**Instruction:** Look for the string "scene" in the lines and copy each line that has it.

**Given data:**

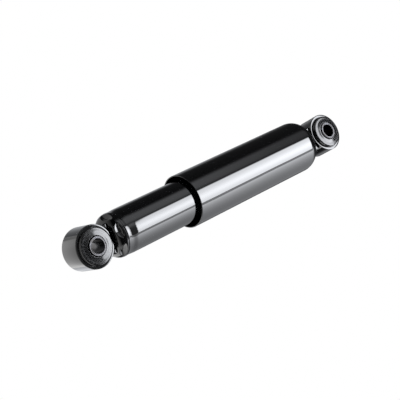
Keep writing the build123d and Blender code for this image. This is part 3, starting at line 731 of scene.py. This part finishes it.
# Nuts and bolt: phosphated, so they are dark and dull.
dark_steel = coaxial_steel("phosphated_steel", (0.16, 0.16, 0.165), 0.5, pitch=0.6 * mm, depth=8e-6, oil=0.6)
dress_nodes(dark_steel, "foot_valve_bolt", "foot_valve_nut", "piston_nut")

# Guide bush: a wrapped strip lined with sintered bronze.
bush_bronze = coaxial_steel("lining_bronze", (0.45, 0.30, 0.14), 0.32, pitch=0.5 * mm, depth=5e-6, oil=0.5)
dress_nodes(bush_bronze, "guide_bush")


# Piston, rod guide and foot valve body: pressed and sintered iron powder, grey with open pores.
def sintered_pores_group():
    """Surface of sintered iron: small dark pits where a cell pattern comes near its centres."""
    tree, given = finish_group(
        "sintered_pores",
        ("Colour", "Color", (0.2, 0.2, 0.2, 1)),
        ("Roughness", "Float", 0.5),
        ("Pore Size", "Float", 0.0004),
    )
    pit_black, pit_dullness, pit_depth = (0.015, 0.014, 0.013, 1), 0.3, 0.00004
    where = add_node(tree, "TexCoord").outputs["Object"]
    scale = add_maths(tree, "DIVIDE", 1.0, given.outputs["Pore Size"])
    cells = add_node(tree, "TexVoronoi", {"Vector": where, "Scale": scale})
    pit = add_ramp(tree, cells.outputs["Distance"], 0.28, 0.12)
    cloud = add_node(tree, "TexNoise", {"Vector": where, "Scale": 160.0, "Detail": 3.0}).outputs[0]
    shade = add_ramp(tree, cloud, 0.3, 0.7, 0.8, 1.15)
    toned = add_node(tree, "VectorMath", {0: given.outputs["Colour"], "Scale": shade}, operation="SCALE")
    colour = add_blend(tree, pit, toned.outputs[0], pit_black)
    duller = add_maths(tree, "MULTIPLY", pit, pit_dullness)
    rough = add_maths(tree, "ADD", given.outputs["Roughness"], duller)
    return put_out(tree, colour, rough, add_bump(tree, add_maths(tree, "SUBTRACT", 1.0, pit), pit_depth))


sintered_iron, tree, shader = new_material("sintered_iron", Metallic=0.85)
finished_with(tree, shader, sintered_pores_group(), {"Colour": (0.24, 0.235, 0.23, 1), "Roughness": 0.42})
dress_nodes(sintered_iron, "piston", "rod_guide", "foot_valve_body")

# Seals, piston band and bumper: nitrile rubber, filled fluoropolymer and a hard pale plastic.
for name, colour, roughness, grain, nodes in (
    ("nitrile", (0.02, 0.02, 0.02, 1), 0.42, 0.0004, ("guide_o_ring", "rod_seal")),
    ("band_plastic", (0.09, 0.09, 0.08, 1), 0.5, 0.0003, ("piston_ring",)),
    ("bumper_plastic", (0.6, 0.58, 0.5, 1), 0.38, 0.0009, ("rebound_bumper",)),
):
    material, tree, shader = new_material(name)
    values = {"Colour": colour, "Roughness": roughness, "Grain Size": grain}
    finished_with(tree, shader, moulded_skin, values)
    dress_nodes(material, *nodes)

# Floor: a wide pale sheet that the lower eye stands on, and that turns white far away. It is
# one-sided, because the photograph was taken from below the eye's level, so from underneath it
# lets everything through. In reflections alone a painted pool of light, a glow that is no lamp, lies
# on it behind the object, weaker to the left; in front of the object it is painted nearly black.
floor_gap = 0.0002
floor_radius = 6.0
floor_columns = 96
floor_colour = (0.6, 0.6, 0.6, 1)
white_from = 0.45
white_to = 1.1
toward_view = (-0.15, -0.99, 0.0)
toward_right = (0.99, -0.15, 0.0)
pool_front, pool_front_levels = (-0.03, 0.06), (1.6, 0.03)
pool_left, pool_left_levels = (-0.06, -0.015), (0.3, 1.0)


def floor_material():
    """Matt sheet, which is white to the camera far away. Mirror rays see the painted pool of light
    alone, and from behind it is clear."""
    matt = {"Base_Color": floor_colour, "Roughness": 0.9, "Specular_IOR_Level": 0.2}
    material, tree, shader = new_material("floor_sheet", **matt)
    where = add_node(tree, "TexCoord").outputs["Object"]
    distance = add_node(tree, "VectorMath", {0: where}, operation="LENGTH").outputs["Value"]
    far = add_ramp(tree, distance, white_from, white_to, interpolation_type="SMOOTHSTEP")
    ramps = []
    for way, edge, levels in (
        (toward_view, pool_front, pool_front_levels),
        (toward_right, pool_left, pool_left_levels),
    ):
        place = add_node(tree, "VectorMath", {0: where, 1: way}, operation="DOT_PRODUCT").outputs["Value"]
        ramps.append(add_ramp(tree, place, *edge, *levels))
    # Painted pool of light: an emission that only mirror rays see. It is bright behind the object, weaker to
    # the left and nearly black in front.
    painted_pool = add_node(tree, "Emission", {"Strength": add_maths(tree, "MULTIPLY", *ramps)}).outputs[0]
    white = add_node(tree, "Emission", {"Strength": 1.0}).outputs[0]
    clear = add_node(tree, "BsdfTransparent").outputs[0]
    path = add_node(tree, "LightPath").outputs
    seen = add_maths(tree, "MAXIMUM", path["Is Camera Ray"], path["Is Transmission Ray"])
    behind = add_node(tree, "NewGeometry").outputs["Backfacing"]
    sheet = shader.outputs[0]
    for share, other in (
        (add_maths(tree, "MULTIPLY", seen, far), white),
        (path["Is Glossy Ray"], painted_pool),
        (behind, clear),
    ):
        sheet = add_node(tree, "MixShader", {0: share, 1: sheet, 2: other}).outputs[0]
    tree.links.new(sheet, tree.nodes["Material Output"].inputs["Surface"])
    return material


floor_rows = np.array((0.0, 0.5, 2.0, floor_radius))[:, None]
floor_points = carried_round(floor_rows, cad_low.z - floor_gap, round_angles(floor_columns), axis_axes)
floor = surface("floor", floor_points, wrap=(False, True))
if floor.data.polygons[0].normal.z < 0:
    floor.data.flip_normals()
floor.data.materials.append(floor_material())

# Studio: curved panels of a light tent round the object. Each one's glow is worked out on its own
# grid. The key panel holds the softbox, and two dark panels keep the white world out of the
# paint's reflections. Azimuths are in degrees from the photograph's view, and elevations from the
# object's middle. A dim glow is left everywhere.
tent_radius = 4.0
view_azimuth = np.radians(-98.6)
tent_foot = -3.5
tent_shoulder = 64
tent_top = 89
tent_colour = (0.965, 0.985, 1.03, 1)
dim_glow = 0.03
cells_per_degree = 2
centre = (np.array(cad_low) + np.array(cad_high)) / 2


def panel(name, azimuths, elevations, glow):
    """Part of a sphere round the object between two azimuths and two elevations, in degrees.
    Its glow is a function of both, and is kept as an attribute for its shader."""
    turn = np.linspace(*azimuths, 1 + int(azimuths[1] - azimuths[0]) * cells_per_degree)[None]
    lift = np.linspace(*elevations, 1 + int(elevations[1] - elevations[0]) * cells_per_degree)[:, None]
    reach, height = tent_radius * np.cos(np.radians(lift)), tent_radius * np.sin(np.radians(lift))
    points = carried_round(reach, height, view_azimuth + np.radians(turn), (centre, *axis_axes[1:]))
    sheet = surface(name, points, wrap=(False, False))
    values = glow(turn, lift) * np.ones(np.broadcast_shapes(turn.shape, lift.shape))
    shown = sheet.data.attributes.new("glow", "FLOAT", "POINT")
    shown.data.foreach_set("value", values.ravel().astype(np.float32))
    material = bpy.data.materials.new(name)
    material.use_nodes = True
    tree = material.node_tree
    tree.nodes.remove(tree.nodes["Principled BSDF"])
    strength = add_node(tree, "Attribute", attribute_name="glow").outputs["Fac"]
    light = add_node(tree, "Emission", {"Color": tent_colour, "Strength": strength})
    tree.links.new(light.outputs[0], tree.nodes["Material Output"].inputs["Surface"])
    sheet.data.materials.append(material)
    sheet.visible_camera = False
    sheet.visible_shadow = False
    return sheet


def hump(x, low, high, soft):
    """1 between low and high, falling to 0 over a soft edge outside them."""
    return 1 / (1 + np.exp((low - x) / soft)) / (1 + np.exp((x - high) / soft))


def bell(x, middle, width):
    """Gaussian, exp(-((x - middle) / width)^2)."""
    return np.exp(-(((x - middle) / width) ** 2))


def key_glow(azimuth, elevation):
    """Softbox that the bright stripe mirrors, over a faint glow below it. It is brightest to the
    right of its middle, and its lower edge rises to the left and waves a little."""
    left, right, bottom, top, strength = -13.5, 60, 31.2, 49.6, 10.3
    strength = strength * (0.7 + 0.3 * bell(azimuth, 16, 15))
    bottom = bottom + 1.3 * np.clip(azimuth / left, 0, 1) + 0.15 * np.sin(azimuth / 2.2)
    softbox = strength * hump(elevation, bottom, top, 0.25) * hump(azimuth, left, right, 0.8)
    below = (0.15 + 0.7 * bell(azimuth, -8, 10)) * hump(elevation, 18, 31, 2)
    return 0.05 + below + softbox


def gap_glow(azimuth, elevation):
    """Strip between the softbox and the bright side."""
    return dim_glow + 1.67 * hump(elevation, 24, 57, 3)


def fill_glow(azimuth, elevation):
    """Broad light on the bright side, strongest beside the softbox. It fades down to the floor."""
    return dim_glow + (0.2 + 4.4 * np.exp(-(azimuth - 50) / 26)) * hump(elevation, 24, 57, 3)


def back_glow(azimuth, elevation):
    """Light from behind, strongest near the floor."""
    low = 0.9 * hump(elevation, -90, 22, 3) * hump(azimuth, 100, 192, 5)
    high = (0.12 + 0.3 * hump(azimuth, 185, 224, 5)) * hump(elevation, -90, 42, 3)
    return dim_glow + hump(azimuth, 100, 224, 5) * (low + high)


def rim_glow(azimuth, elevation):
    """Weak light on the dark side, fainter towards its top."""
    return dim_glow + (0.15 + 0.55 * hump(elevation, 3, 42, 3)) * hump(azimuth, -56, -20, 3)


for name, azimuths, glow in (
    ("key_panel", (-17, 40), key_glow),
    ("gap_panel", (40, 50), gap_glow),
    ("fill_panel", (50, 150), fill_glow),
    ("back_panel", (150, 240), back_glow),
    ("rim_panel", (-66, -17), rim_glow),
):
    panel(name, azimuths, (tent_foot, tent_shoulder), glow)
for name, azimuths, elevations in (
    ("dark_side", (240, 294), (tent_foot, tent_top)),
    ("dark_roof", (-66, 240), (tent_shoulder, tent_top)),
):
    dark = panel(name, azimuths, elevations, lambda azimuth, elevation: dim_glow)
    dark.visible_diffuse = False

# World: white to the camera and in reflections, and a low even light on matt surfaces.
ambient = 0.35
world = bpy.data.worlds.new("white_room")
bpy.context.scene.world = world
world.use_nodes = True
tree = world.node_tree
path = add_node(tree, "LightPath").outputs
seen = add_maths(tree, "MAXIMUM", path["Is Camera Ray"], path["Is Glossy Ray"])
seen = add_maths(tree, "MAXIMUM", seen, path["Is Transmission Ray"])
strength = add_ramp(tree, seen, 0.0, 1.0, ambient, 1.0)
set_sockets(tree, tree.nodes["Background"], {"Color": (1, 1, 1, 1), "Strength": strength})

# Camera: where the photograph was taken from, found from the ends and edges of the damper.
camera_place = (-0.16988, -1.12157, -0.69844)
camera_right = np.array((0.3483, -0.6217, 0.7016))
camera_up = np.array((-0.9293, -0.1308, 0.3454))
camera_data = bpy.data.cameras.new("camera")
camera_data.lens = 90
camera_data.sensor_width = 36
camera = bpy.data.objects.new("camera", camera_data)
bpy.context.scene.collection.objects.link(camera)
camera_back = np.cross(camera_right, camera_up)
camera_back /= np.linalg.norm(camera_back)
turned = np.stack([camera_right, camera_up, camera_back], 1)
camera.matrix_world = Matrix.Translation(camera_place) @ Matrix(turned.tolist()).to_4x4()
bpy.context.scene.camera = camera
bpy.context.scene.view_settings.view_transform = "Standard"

**Task result:**
Keep writing the build123d and Blender code for this image. This is part 3, starting at line 731 of scene.py. This part finishes it.
bpy.context.scene.world = world
bpy.context.scene.collection.objects.link(camera)
bpy.context.scene.camera = camera
bpy.context.scene.view_settings.view_transform = "Standard"